To derive the complementary error function integral above, we begin with
\begin{equation}
\frac{2}{\pi} \mathrm{e}^{-z^{2}} \int\limits_{0}^{\infty} \frac{\mathrm{e}^{-z^{2}x^{2}}}{x^{2} + 1} \mathrm{d}x =
\frac{2z}{\pi} \mathrm{e}^{-z^{2}} \int\limits_{0}^{\infty} \frac{\mathrm{e}^{-t^{2}}}{z^{2} + t^{2}} \mathrm{d}t
= \frac{z}{\pi} \mathrm{e}^{-z^{2}} \int\limits_{-\infty}^{\infty} \frac{\mathrm{e}^{-t^{2}}}{z^{2} + t^{2}} \mathrm{d}t
\end{equation}
We used the substitution \(x=t/z\).

For the integral
\begin{equation}
\int\limits_{-\infty}^{\infty} \frac{\mathrm{e}^{-t^{2}}}{z^{2} + t^{2}} \mathrm{d}t
\end{equation}
we let \(f(t) = \mathrm{e}^{-t^{2}}\) and \(g(t) = 1/(z^{2} + t^{2})\) and take Fourier transforms of each,
\begin{equation}
\mathrm{F}(s) = \mathcal{F}[f(t)] = \frac{\mathrm{e}^{-s^{2}/4}}{\sqrt{2}}
\end{equation}
and
\begin{equation}
\mathrm{G}(s) = \mathcal{F}[g(t)] = \frac{1}{z}\sqrt{\frac{\pi}{2}} \mathrm{e}^{-z|s|}
\end{equation}
then invoke Parseval’s theorem
\begin{equation}
\int\limits_{-\infty}^{\infty} f(t)\overline{g(t)} \mathrm{d}t
= \int\limits_{-\infty}^{\infty} \mathrm{F}(s)\overline{\mathrm{G}(s)} \mathrm{d}s
\end{equation}
Dropping constants, the integral becomes
\begin{align}
\int\limits_{-\infty}^{\infty} \mathrm{e}^{-s^{2}/4} \mathrm{e}^{-z|s|} \mathrm{d}s
&= 2\int\limits_{0}^{\infty} \mathrm{e}^{-s^{2}/4} \mathrm{e}^{-z|s|} \mathrm{d}s \\
&= 2\mathrm{e}^{z^{2}} \int\limits_{0}^{\infty} \mathrm{e}^{-(s+2z)^{2}/4} \mathrm{d}s \\
&= 4\mathrm{e}^{z^{2}} \int\limits_{0}^{\infty} \mathrm{e}^{-y^{2}} \mathrm{d}y \\
&= 2\sqrt{\pi}\mathrm{e}^{z^{2}} \mathrm{erfc}(z)
\end{align}
We completed the square in the exponent and used the substitution \(y=z+s/2\).

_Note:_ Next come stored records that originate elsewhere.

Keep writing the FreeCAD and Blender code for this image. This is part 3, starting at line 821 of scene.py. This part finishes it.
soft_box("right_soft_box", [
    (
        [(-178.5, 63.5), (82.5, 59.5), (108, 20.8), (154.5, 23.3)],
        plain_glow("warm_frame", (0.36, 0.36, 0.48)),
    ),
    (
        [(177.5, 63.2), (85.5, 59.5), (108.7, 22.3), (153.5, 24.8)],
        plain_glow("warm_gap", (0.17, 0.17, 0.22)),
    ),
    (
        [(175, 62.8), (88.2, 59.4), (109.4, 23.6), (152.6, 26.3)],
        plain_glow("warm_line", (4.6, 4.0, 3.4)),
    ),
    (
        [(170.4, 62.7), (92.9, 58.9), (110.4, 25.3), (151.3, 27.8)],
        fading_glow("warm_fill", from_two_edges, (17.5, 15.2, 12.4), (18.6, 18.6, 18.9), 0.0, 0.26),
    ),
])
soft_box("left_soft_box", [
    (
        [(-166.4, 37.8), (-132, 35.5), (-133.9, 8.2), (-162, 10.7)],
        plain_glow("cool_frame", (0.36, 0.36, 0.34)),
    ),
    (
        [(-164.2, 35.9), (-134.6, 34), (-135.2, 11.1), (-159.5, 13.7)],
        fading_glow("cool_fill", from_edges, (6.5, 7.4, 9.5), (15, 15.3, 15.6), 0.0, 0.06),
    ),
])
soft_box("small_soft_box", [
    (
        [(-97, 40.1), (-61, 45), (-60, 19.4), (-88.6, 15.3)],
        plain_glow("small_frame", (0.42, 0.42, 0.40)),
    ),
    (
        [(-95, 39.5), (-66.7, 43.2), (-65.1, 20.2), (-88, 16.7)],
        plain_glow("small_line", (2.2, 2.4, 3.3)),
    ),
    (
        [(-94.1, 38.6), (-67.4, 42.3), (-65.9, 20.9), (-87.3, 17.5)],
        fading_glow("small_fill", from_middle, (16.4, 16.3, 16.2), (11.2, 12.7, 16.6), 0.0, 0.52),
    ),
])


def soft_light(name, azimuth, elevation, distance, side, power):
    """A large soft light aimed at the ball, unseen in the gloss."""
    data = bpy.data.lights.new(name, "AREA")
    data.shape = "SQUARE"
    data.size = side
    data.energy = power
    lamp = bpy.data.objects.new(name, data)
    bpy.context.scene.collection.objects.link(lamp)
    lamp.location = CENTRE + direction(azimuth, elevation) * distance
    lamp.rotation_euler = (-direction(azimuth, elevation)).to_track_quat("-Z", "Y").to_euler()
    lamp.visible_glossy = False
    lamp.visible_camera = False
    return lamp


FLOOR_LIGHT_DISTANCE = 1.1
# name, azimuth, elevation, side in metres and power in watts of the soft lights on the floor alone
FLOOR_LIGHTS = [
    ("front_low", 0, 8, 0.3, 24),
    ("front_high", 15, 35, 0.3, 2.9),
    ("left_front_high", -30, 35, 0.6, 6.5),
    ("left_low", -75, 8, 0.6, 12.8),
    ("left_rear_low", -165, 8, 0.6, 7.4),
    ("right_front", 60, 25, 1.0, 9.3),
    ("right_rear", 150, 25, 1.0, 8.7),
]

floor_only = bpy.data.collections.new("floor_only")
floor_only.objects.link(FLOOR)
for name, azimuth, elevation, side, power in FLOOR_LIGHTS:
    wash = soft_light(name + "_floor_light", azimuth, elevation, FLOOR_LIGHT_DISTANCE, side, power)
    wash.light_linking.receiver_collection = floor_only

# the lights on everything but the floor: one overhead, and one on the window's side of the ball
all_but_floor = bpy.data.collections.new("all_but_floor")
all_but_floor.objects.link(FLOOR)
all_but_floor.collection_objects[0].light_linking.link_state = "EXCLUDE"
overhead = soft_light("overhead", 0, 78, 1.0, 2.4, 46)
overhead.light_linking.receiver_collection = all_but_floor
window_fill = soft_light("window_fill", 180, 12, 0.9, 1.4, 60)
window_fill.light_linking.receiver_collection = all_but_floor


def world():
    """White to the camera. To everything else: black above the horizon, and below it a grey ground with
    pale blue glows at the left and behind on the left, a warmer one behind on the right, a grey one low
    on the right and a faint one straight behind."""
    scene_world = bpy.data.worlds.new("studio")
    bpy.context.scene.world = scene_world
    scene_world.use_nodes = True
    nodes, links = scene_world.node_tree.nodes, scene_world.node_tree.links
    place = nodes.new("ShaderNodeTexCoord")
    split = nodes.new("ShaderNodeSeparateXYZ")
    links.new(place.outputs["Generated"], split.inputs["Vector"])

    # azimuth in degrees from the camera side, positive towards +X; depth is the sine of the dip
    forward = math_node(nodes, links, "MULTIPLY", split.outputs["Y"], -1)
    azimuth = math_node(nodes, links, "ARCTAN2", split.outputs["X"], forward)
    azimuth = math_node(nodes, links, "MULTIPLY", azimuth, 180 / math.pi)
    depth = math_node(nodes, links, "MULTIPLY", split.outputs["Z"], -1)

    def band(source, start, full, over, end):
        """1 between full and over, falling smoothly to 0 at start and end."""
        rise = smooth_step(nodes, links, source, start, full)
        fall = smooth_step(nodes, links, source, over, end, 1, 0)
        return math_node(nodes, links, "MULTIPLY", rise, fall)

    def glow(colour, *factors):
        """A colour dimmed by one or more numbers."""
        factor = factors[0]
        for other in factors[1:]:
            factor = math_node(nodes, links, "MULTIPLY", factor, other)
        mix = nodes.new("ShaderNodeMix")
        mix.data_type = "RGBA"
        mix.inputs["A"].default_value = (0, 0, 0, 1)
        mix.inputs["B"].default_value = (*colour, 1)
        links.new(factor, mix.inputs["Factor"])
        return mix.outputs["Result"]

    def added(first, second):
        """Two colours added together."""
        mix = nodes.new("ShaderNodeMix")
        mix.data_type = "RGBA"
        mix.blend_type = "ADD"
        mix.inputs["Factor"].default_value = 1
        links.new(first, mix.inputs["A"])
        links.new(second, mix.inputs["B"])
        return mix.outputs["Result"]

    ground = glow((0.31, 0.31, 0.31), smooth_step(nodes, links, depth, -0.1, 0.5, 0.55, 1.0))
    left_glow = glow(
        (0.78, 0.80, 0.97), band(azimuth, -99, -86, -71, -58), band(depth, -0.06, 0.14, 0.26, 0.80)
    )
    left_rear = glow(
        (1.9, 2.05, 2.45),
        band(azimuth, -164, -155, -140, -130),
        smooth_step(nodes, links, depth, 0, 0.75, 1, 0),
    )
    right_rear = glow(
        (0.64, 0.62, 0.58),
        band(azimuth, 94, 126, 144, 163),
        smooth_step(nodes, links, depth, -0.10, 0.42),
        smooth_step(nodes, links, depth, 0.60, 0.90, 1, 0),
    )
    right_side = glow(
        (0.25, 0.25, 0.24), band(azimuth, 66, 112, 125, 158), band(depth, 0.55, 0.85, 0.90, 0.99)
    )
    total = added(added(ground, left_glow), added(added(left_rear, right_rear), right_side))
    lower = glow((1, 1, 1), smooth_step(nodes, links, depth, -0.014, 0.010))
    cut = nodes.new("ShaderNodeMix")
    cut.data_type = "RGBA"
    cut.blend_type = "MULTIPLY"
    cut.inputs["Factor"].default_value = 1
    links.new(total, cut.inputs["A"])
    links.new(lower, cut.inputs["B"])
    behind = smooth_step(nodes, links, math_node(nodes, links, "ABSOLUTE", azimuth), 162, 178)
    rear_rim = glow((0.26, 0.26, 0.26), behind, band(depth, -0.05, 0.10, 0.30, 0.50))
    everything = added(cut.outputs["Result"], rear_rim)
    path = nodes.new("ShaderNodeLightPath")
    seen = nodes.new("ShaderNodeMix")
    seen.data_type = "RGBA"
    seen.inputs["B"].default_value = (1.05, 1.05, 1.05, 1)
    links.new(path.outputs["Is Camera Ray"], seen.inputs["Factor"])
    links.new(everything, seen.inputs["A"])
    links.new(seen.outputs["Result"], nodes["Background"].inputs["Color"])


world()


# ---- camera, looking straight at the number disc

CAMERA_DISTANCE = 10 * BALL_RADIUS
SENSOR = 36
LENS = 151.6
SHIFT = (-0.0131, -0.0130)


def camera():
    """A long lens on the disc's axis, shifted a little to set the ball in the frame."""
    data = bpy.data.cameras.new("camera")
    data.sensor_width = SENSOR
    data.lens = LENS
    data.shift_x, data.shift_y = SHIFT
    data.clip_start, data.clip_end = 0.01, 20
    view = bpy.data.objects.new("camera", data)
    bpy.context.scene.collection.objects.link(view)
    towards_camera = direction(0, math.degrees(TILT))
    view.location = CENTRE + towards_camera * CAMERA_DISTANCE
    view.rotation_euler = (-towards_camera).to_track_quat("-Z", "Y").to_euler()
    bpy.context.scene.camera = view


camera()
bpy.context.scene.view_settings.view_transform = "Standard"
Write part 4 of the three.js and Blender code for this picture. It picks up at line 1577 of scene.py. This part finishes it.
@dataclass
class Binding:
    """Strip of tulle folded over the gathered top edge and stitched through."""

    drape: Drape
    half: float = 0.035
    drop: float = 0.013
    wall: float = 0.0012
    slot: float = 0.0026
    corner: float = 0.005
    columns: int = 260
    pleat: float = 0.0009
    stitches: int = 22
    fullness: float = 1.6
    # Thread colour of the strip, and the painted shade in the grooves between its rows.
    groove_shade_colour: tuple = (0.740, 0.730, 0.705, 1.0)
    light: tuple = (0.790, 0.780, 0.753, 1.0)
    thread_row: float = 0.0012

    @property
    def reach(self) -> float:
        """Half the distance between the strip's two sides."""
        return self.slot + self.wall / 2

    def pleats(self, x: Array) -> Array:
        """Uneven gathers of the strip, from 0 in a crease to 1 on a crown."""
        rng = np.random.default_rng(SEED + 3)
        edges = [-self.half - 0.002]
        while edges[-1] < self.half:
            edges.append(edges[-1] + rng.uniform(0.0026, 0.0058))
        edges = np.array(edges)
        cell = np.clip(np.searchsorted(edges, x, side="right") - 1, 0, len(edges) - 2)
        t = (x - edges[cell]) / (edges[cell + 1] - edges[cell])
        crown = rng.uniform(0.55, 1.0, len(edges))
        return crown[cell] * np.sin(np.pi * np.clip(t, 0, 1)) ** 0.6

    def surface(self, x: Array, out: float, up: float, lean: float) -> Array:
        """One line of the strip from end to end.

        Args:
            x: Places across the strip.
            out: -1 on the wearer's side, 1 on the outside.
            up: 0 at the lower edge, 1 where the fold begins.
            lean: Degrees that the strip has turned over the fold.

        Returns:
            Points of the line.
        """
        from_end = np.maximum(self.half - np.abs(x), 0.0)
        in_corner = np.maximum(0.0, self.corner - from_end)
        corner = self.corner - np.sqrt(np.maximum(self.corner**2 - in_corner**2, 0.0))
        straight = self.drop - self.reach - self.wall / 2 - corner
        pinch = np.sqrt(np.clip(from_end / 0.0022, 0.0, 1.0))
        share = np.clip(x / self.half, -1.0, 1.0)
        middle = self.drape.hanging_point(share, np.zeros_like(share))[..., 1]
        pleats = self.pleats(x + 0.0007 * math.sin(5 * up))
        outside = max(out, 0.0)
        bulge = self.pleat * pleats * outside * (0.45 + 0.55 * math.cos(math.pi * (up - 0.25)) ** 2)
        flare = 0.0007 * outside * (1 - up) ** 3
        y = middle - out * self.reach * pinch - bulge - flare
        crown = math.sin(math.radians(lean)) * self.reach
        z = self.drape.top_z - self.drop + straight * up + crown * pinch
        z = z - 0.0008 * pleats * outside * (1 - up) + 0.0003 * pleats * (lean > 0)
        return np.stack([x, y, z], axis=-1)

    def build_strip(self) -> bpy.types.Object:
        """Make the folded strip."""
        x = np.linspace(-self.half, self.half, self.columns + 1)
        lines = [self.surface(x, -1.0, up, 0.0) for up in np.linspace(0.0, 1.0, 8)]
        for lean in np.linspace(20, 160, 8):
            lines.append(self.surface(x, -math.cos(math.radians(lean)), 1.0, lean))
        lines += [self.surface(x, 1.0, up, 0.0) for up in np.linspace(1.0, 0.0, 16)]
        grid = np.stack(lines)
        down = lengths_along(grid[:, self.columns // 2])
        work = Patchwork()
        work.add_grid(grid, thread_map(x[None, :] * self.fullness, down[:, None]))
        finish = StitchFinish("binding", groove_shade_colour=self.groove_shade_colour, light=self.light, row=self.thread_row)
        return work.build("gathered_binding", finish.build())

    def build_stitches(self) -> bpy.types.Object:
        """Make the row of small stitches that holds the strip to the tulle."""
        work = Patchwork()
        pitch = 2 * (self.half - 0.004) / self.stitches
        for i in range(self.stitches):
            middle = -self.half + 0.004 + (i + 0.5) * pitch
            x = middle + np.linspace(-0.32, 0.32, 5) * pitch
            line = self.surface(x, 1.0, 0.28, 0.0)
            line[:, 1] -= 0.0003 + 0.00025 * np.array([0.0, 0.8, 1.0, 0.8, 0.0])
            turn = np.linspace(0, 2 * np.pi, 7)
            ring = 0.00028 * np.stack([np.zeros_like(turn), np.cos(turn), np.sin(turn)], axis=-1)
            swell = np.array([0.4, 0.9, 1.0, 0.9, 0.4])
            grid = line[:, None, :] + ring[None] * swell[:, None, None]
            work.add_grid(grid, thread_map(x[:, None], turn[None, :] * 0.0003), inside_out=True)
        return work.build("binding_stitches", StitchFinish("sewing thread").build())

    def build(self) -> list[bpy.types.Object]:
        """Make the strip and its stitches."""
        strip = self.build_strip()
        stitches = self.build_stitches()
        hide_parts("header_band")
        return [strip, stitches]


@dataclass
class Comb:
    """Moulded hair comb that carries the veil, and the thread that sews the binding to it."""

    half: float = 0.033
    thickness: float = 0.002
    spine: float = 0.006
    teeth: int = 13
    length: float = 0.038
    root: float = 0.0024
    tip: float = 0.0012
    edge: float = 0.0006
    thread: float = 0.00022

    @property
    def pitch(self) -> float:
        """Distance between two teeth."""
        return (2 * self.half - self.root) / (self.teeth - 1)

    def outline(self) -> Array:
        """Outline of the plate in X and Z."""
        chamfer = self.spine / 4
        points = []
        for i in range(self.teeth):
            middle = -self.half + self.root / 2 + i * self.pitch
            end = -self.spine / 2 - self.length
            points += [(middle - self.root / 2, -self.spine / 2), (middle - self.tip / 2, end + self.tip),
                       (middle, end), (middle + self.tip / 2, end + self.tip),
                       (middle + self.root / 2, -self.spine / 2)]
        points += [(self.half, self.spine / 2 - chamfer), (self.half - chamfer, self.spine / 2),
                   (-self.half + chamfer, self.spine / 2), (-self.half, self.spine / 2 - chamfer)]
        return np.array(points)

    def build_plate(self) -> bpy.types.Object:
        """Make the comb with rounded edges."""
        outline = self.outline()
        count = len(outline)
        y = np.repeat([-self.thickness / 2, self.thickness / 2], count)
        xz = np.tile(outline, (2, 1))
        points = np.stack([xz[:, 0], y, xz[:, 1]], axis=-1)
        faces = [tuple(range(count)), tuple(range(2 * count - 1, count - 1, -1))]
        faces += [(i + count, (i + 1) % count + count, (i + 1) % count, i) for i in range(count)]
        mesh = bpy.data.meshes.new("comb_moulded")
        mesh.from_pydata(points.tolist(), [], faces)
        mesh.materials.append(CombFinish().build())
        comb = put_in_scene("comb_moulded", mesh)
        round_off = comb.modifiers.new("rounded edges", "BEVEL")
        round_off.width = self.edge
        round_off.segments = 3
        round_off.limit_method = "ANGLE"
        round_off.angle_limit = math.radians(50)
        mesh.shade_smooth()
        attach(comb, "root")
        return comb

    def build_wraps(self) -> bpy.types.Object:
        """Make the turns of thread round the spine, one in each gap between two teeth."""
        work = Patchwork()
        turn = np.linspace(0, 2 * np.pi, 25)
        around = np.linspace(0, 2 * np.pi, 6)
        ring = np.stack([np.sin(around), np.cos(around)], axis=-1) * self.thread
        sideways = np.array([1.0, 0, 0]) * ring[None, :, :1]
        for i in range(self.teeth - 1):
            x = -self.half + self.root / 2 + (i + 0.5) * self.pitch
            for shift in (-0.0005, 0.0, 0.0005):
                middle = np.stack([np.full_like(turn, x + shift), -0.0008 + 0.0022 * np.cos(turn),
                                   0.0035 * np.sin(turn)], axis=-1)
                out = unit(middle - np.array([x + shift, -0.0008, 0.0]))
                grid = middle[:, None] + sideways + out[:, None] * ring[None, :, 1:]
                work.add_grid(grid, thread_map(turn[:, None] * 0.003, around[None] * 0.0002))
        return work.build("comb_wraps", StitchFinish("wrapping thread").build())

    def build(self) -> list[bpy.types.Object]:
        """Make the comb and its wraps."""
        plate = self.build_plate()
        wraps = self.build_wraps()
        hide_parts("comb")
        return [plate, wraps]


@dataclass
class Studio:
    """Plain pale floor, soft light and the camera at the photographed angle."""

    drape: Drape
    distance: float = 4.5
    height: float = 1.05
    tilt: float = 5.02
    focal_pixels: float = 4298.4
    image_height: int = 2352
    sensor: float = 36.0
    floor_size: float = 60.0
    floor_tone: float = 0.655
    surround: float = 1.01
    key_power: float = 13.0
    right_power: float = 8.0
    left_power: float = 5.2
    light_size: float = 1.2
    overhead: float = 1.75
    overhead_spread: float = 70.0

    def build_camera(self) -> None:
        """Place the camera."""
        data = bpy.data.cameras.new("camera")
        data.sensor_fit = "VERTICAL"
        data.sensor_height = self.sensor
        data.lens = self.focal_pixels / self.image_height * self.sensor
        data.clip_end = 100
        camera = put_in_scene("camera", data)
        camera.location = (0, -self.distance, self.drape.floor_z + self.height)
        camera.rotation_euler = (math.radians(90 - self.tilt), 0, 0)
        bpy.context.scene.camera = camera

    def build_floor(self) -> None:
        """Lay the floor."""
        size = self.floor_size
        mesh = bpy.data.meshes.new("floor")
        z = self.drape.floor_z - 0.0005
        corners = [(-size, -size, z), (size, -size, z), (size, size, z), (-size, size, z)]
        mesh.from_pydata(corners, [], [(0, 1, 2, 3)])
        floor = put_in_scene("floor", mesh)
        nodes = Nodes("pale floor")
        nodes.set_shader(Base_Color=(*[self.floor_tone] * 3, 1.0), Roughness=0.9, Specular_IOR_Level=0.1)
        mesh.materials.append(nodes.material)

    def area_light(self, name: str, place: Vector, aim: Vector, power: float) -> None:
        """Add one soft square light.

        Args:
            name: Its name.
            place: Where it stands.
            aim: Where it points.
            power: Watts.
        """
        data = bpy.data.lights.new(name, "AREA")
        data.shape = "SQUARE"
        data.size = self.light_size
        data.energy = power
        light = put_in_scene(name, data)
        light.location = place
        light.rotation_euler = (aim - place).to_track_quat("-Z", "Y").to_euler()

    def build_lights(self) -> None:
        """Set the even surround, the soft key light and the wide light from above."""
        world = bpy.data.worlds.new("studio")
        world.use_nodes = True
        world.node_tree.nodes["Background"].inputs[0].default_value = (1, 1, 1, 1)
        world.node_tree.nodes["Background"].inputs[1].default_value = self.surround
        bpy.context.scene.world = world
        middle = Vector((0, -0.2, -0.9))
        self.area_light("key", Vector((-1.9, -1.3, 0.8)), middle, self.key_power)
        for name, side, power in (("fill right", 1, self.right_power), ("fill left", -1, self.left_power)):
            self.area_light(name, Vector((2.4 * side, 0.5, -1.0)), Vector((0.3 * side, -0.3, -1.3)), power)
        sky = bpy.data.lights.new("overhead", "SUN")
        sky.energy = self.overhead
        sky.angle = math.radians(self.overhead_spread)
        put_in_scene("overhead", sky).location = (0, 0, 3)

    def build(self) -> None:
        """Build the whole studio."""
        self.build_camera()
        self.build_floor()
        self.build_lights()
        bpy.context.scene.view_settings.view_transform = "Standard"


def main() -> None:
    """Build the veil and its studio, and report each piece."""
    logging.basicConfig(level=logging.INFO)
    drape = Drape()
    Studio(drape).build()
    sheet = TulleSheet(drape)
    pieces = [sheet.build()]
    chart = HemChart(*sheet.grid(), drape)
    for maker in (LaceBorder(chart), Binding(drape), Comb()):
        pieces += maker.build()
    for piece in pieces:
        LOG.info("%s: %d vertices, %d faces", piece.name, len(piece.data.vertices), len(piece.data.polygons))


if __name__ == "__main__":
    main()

Putting the pieces together yields our desired result
\begin{align}
\frac{2}{\pi} \mathrm{e}^{-z^{2}} \int\limits_{0}^{\infty} \frac{\mathrm{e}^{-z^{2}x^{2}}}{x^{2} + 1} \mathrm{d}x &=
\frac{z}{\pi} \mathrm{e}^{-z^{2}} \int\limits_{-\infty}^{\infty} \frac{\mathrm{e}^{-t^{2}}}{z^{2} + t^{2}} \mathrm{d}t \\
&= \frac{z}{\pi} \mathrm{e}^{-z^{2}} \frac{1}{\sqrt{2}} \frac{1}{z} \sqrt{\frac{\pi}{2}} 2\sqrt{\pi} \mathrm{e}^{z^{2}} \mathrm{erfc}(z) \\
&= \mathrm{erfc}(z)
\end{align}

Thanks to Jack D’Aurizio for outlining this derivation.